Le procès dure depuis tellement d’années qu’entre temps, le fondateur et président du groupe pharmaceutique français, Jacques Servier, est décédé. Mais cela n’a pas empêché pas la justice de poursuivre son travail. Et de condamner, pour la première fois, le laboratoire coupable.
Un médicament défectueux et dangereux
Deux personnes à qui le médicament Mediator a été prescrit en 2003 et 2006 ont obtenu que l’entreprise Servier soit condamnée. Le tribunal de grande instance de Nanterre a en effet reconnu, pour la première fois, la responsabilité civile de l’entreprise pour avoir laissé sur le marché un médicament "défectueux".
Le Mediator est un médicament indiqué dans le traitement du diabète et souvent prescrit comme coupe-faim. Cette démarche n’est pas illégale en soi. Encore faut-il que le patient soit averti de la reconversion du médicament, comme l’exige la loi. Le Mediator aurait provoqué la mort de cinq cents à deux mille personnes en France depuis sa commercialisation en 1976.
Il avait été retiré du marché suisse dès 1979, espagnol en 2003 et italien en 2004.
Des autorités sanitaires trop silencieuses
D’après les avocats des deux victimes, "les laboratoires ne pouvaient plus ignorer qu’il y avait une balance bénéfices-risques défavorable à laisser le médicament sur le marché". De fait, plusieurs études avaient en outre montré qu'il était inefficace et dangereux dès les années 1990. Mais les autorités sanitaires françaises ont préféré fermer les yeux, pour de multiples raisons.

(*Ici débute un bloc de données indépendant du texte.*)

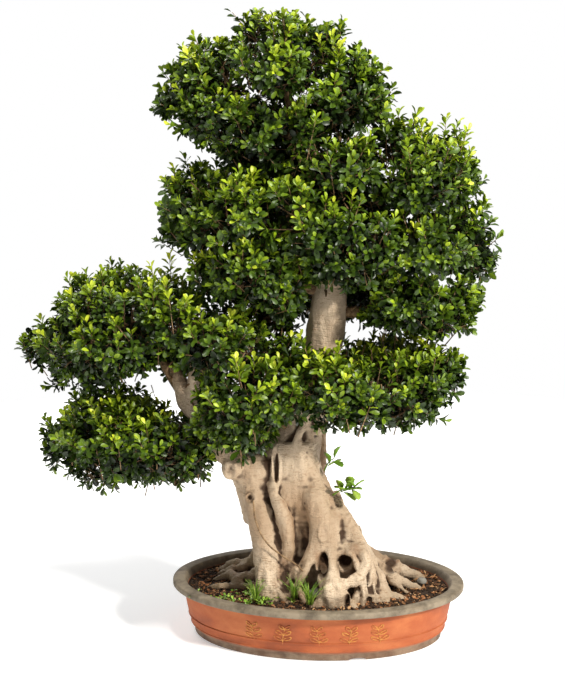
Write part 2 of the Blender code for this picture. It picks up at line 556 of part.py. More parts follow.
def make_sprout(foot, tip, pairs, neighbours):
    """A young shoot from the trunk: a thin stem with leaves on both sides and one at its end."""
    start, end = grown(foot), grown(tip)
    middle = (start + end) / 2 + Vector((0.0, 0.0, 0.012))
    stem = blade([start, middle, end], 0.0016, 0.0012)
    leaves = [leaf(end - (end - middle).normalized() * 0.004, end + (end - middle).normalized() * 0.022, 0.011, 0.003)]
    for index in range(pairs):
        along = (index + 1.2) / (pairs + 0.6)
        base = start.lerp(middle, 2 * along) if along < 0.5 else middle.lerp(end, 2 * along - 1)
        side = 1 if index % 2 else -1
        out = Vector((0.35, -0.5 * side, 0.75 * side + 0.15)).normalized()
        leaves.append(leaf(base - out * 0.002, base + out * 0.022, 0.011, 0.003))
    return largest_island(boolean(boolean(stem, leaves, "UNION"), neighbours))


def blade(points, foot_radius, tip_radius):
    """A thin three-sided blade or stem through a few points."""
    curve = bpy.data.curves.new("blade", "CURVE")
    curve.dimensions = "3D"
    curve.bevel_depth = 1.0
    curve.bevel_resolution = 0
    curve.use_fill_caps = True
    spline = curve.splines.new("BEZIER")
    spline.resolution_u = 2
    spline.bezier_points.add(len(points) - 1)
    for index, (knot, place) in enumerate(zip(spline.bezier_points, points)):
        knot.co = place
        knot.radius = foot_radius + (tip_radius - foot_radius) * index / (len(points) - 1)
        knot.handle_left_type = knot.handle_right_type = "AUTO"
    obj = bpy.data.objects.new("blade", curve)
    bpy.context.scene.collection.objects.link(obj)
    return evaluated_mesh(obj, welded=0.00005)


def make_grass(x, y, rng, neighbours):
    """A tuft of grass: a small crown in the soil with arching blades."""
    foot = grown((x, y, DRAWN_SOIL_LEVEL))
    edit = bmesh.new()
    bmesh.ops.create_icosphere(edit, subdivisions=1, radius=0.006)
    bmesh.ops.translate(edit, verts=edit.verts, vec=foot + Vector((0.0, 0.0, SOIL_MOUND * 0.6)))
    crown = bpy.data.meshes.new("crown")
    edit.to_mesh(crown)
    edit.free()
    blades = []
    for index in range(6):
        turn = math.tau * index / 6 + rng.uniform(-0.3, 0.3)
        reach = rng.uniform(0.012, 0.030)
        height = rng.uniform(0.020, 0.042)
        out = Vector((math.cos(turn), math.sin(turn), 0.0))
        base = foot + Vector((0.0, 0.0, SOIL_MOUND * 0.6)) + out * 0.001
        blades.append(blade([base, base + out * reach * 0.4 + Vector((0, 0, height * 0.8)),
                             base + out * reach + Vector((0, 0, height))], 0.0014, 0.0007))
    return largest_island(boolean(boolean(crown, blades, "UNION"), neighbours))


def make_stone(x, y, radius, neighbours):
    """A rounded stone that sits in the soil."""
    edit = bmesh.new()
    bmesh.ops.create_icosphere(edit, subdivisions=2, radius=radius)
    for vertex in edit.verts:
        vertex.co *= 1.0 + 0.25 * noise.noise(vertex.co * 60.0 + Vector((x, y, 0.0)) * 40.0)
        vertex.co.z *= 0.85
    bmesh.ops.translate(edit, verts=edit.verts, vec=grown((x, y, DRAWN_SOIL_LEVEL + radius * 0.7)))
    mesh = bpy.data.meshes.new("stone")
    edit.to_mesh(mesh)
    edit.free()
    return largest_island(boolean(mesh, neighbours))


def main():
    model = clear_scene()
    clay = material("fired_clay", (0.62, 0.25, 0.11), 0.75)
    black_plastic = material("black_plastic", (0.03, 0.03, 0.03), 0.5)
    earth = material("soil", (0.06, 0.035, 0.02), 0.95)
    bark = material("bark", (0.66, 0.52, 0.36), 0.7)
    foliage = material("leaves", (0.10, 0.20, 0.03), 0.45)
    young = material("young_leaves", (0.30, 0.48, 0.10), 0.5)
    rock = material("stone", (0.40, 0.40, 0.38), 0.8)
    clearance = 1.5 * GAP

    add("pot", make_pot(), model, clay)
    for name, side in (("drain_mesh_left", -1), ("drain_mesh_right", 1)):
        add(name, make_drain_mesh(side * DRAIN_OFFSET), model, black_plastic)

    wood, wood_bodies = make_wood()
    add("trunk_and_branches", wood, model, bark)
    soil = make_soil([swollen(wood_bodies[0], clearance), wood_bodies[0]])
    add("soil", soil, model, earth)

    placed = []
    for name, balls in LEAF_MASSES.items():
        mesh, uncut = make_leaf_mass(balls, wood_bodies + placed)
        add(name, mesh, model, foliage)
        placed.append(uncut)

    for name, (foot, tip, pairs) in SPROUTS.items():
        add(name, make_sprout(foot, tip, pairs, [swollen(wood_bodies[0], clearance)]), model, young)
    rng = random.Random(7)
    ground = [swollen(wood_bodies[0], clearance), swollen(soil, clearance)]
    for name, (x, y) in GRASS_TUFTS.items():
        add(name, make_grass(x, y, rng, ground), model, young)
    for name, (x, y, radius) in STONES.items():
        add(name, make_stone(x, y, radius, ground), model, rock)


main()
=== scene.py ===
"""Finished look of a large fig bonsai in a low oval clay pot, in metres, +Z up.

The pot, the soil, the wood, the masses of leaves and the small plants are each a class that builds
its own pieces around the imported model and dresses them. The tree leans over the left of the pot.
"""

import logging
import math
import random
from dataclasses import dataclass, field
from enum import Enum

import bmesh
import bpy
import numpy as np
from mathutils import Matrix, Vector, noise
from mathutils.bvhtree import BVHTree


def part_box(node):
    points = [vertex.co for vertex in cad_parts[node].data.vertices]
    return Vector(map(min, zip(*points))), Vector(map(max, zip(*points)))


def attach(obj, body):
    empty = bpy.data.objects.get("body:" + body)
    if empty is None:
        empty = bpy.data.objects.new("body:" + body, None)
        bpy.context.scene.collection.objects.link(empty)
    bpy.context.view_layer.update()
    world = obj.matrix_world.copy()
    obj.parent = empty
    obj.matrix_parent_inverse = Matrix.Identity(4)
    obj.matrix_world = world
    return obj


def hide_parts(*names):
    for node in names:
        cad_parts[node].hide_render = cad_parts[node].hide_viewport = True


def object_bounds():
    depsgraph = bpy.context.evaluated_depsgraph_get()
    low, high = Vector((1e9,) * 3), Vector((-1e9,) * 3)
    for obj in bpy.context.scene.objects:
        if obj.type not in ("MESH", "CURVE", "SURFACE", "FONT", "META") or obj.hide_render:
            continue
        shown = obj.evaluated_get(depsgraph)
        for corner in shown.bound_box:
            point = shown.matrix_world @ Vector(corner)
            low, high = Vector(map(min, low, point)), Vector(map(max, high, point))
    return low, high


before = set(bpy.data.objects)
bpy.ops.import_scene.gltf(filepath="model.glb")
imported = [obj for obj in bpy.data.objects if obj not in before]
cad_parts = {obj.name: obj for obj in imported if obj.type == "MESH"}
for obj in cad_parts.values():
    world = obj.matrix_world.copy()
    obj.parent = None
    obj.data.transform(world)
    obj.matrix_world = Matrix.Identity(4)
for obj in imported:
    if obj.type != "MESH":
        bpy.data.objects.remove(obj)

CAD_BOX = [[float(value) for value in corner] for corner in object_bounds()]
BODY = "root"
log = logging.getLogger("bonsai")

Point = tuple[float, float, float]
Knot = tuple[float, float, float, float]


class Slot(Enum):
    """The record's material slots that the pieces stand for, which are only logged."""

    CLAY = "fired_clay"
    SOIL = "soil"
    BARK = "bark"
    LEAF = "leaf"
    YOUNG_LEAF = "young_leaf"
    STONE = "stone"


# ---------------------------------------------------------------- helpers


def linear(red: int, green: int, blue: int) -> tuple[float, float, float, float]:
    """Turns an everyday 0 to 255 colour into the linear colour that a shader reads.

    Args:
        red, green, blue: The colour as a screen shows it.

    Returns:
        The linear colour with full alpha.
    """
    def channel(value: int) -> float:
        """Makes one channel linear."""
        share = value / 255
        return share / 12.92 if share <= 0.04045 else ((share + 0.055) / 1.055) ** 2.4

    return channel(red), channel(green), channel(blue), 1.0


def deselect() -> None:
    """Clears the selection, so that an operator acts on the new piece alone."""
    bpy.ops.object.select_all(action="DESELECT")


def take(piece: bpy.types.Object) -> bpy.types.Object:
    """Selects one object alone and makes it active.

    Args:
        piece: The object.

    Returns:
        The same object.
    """
    deselect()
    piece.select_set(True)
    bpy.context.view_layer.objects.active = piece
    return piece


def new_piece(name: str, mesh: bpy.types.Mesh) -> bpy.types.Object:
    """Links a mesh to the scene as a new object at the origin.

    Args:
        name: The object's name.
        mesh: Its mesh.

    Returns:
        The object.
    """
    piece = bpy.data.objects.new(name, mesh)
    bpy.context.scene.collection.objects.link(piece)
    return piece


def apply_modifiers(piece: bpy.types.Object) -> bpy.types.Object:
    """Applies every modifier on a piece, in order.

    Args:
        piece: The object.

    Returns:
        The same object.
    """
    take(piece)
    for modifier in list(piece.modifiers):
        bpy.ops.object.modifier_apply(modifier=modifier.name)
    return piece


def join(pieces: list[bpy.types.Object], name: str) -> bpy.types.Object:
    """Joins several objects into the first one and names it.

    Args:
        pieces: The objects, of which the first takes up the rest.
        name: The joined object's name.

    Returns:
        The joined object.
    """
    deselect()
    for piece in pieces:
        piece.select_set(True)
    bpy.context.view_layer.objects.active = pieces[0]
    if len(pieces) > 1:
        bpy.ops.object.join()
    pieces[0].name = name
    pieces[0].data.name = name
    return pieces[0]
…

Il aura fallu la ténacité d’un médecin, le docteur Irène Frachon, pour que le scandale éclate au grand jour. Et que des victimes osent demander réparation.
A ce jour, aucune victime du Mediator n’a encore été indemnisée de manière définitive par la voie judiciaire. Malgré tout, le laboratoire assure avoir provisionné 70 millions d’euros pour indemniser la totalité des victimes et leurs caisses d’assurance maladie.
Il faut savoir que les Français sont les plus gros consommateurs de médicaments au monde. 90% des consultations françaises se concluent par une ordonnance, contre 72% en Allemagne. Une personne dépensait en moyenne cinq cent cinquante six euros par an en médicaments en 2009, soit six fois plus qu’en 1980. Et ce alors que le prix du médicament est moins élevé que chez nos voisins européens, et qu’il a même baissé avec l’arrivée du générique.